- _The problem_
Repeat the entire listing exactly.

- _Recorded data_
((

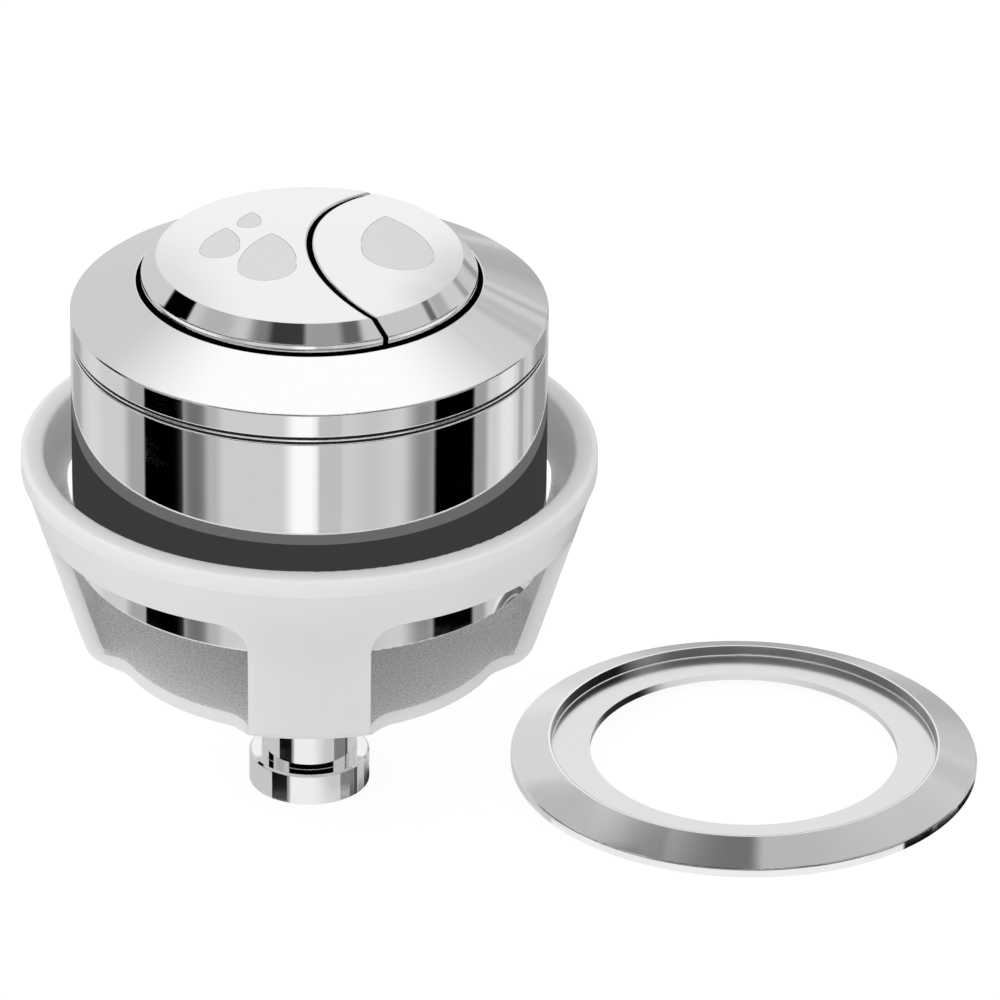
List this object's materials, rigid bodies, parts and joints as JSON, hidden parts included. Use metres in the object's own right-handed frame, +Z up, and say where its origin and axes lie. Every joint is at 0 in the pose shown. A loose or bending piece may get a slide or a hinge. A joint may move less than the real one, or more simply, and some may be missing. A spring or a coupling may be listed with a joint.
{
  "type": "push button cistern actuator",
  "caption": "Round chrome cistern actuator with full and half flush buttons, a white mounting cage, a collared spigot and a loose trim ring.",
  "frame": {"origin": "centre of the spigot's lower end face", "axes": "+Z up along the drum's axis, from the spigot to the buttons; +X towards the half flush button and the trim ring"},
  "size_m": [0.1476, 0.0878, 0.092],
  "materials": {
    "chrome": "polished",
    "cap_chrome": "polished",
    "trim_chrome": "satin",
    "mark_grey": "matt",
    "cage_plastic": "moulded, satin",
    "guide_plastic": "moulded",
    "steel": "bright zinc",
    "rubber": "matt"
  },
  "bodies": {
    "housing": {"bezel_ring": "chrome", "spacer_ring": "chrome", "bezel_gasket": "rubber", "drum": "chrome", "guide_body": "guide_plastic", "guide_screws": "steel", "full_flush_spring": "steel", "half_flush_spring": "steel", "spigot": "chrome", "rod_seal": "rubber", "cage": "cage_plastic", "cage_washer": "steel", "cage_nut": "steel", "support_nut": "steel", "drum_washer": "steel", "drum_nut": "steel", "trim_ring": "trim_chrome"},
    "full_flush": {"full_flush_cap": "cap_chrome", "full_flush_marks": "mark_grey", "full_flush_carrier": "guide_plastic", "full_flush_rod": "guide_plastic"},
    "half_flush": {"half_flush_cap": "cap_chrome", "half_flush_mark": "mark_grey", "half_flush_carrier": "guide_plastic", "half_flush_rod": "steel"}
  },
  "joints": [
    {"name": "full_flush_press", "type": "slide", "parent": "housing", "child": "full_flush", "axis": [0, 0, -1], "range_m": [0, 0.005], "stiffness_N_per_m": 400, "springref_m": -0.004, "deforming": ["full_flush_spring"]},
    {"name": "half_flush_press", "type": "slide", "parent": "housing", "child": "half_flush", "axis": [0, 0, -1], "range_m": [0, 0.005], "stiffness_N_per_m": 400, "springref_m": -0.004, "deforming": ["half_flush_spring"]}
  ]
}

))

- _Answer_
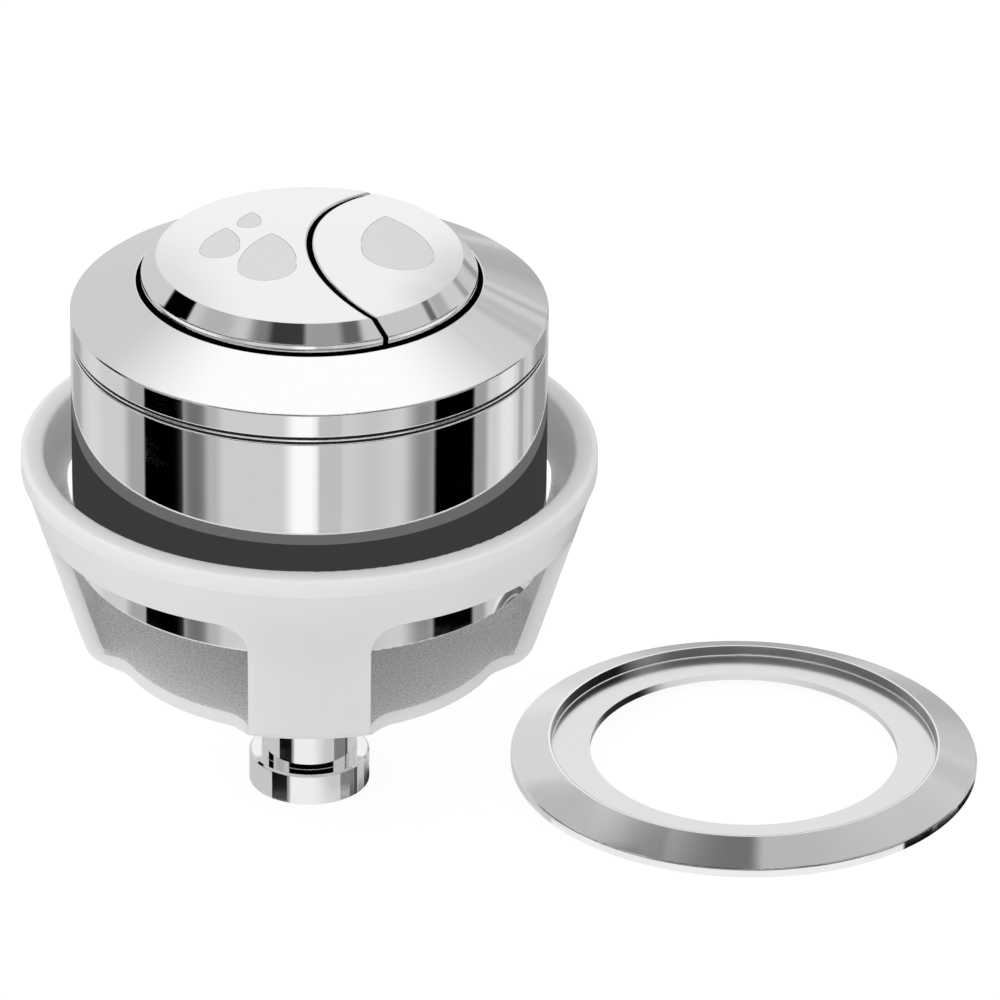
List this object's materials, rigid bodies, parts and joints as JSON, hidden parts included. Use metres in the object's own right-handed frame, +Z up, and say where its origin and axes lie. Every joint is at 0 in the pose shown. A loose or bending piece may get a slide or a hinge. A joint may move less than the real one, or more simply, and some may be missing. A spring or a coupling may be listed with a joint.
{
  "type": "push button cistern actuator",
  "caption": "Round chrome cistern actuator with full and half flush buttons, a white mounting cage, a collared spigot and a loose trim ring.",
  "frame": {"origin": "centre of the spigot's lower end face", "axes": "+Z up along the drum's axis, from the spigot to the buttons; +X towards the half flush button and the trim ring"},
  "size_m": [0.1476, 0.0878, 0.092],
  "materials": {
    "chrome": "polished",
    "cap_chrome": "polished",
    "trim_chrome": "satin",
    "mark_grey": "matt",
    "cage_plastic": "moulded, satin",
    "guide_plastic": "moulded",
    "steel": "bright zinc",
    "rubber": "matt"
  },
  "bodies": {
    "housing": {"bezel_ring": "chrome", "spacer_ring": "chrome", "bezel_gasket": "rubber", "drum": "chrome", "guide_body": "guide_plastic", "guide_screws": "steel", "full_flush_spring": "steel", "half_flush_spring": "steel", "spigot": "chrome", "rod_seal": "rubber", "cage": "cage_plastic", "cage_washer": "steel", "cage_nut": "steel", "support_nut": "steel", "drum_washer": "steel", "drum_nut": "steel", "trim_ring": "trim_chrome"},
    "full_flush": {"full_flush_cap": "cap_chrome", "full_flush_marks": "mark_grey", "full_flush_carrier": "guide_plastic", "full_flush_rod": "guide_plastic"},
    "half_flush": {"half_flush_cap": "cap_chrome", "half_flush_mark": "mark_grey", "half_flush_carrier": "guide_plastic", "half_flush_rod": "steel"}
  },
  "joints": [
    {"name": "full_flush_press", "type": "slide", "parent": "housing", "child": "full_flush", "axis": [0, 0, -1], "range_m": [0, 0.005], "stiffness_N_per_m": 400, "springref_m": -0.004, "deforming": ["full_flush_spring"]},
    {"name": "half_flush_press", "type": "slide", "parent": "housing", "child": "half_flush", "axis": [0, 0, -1], "range_m": [0, 0.005], "stiffness_N_per_m": 400, "springref_m": -0.004, "deforming": ["half_flush_spring"]}
  ]
}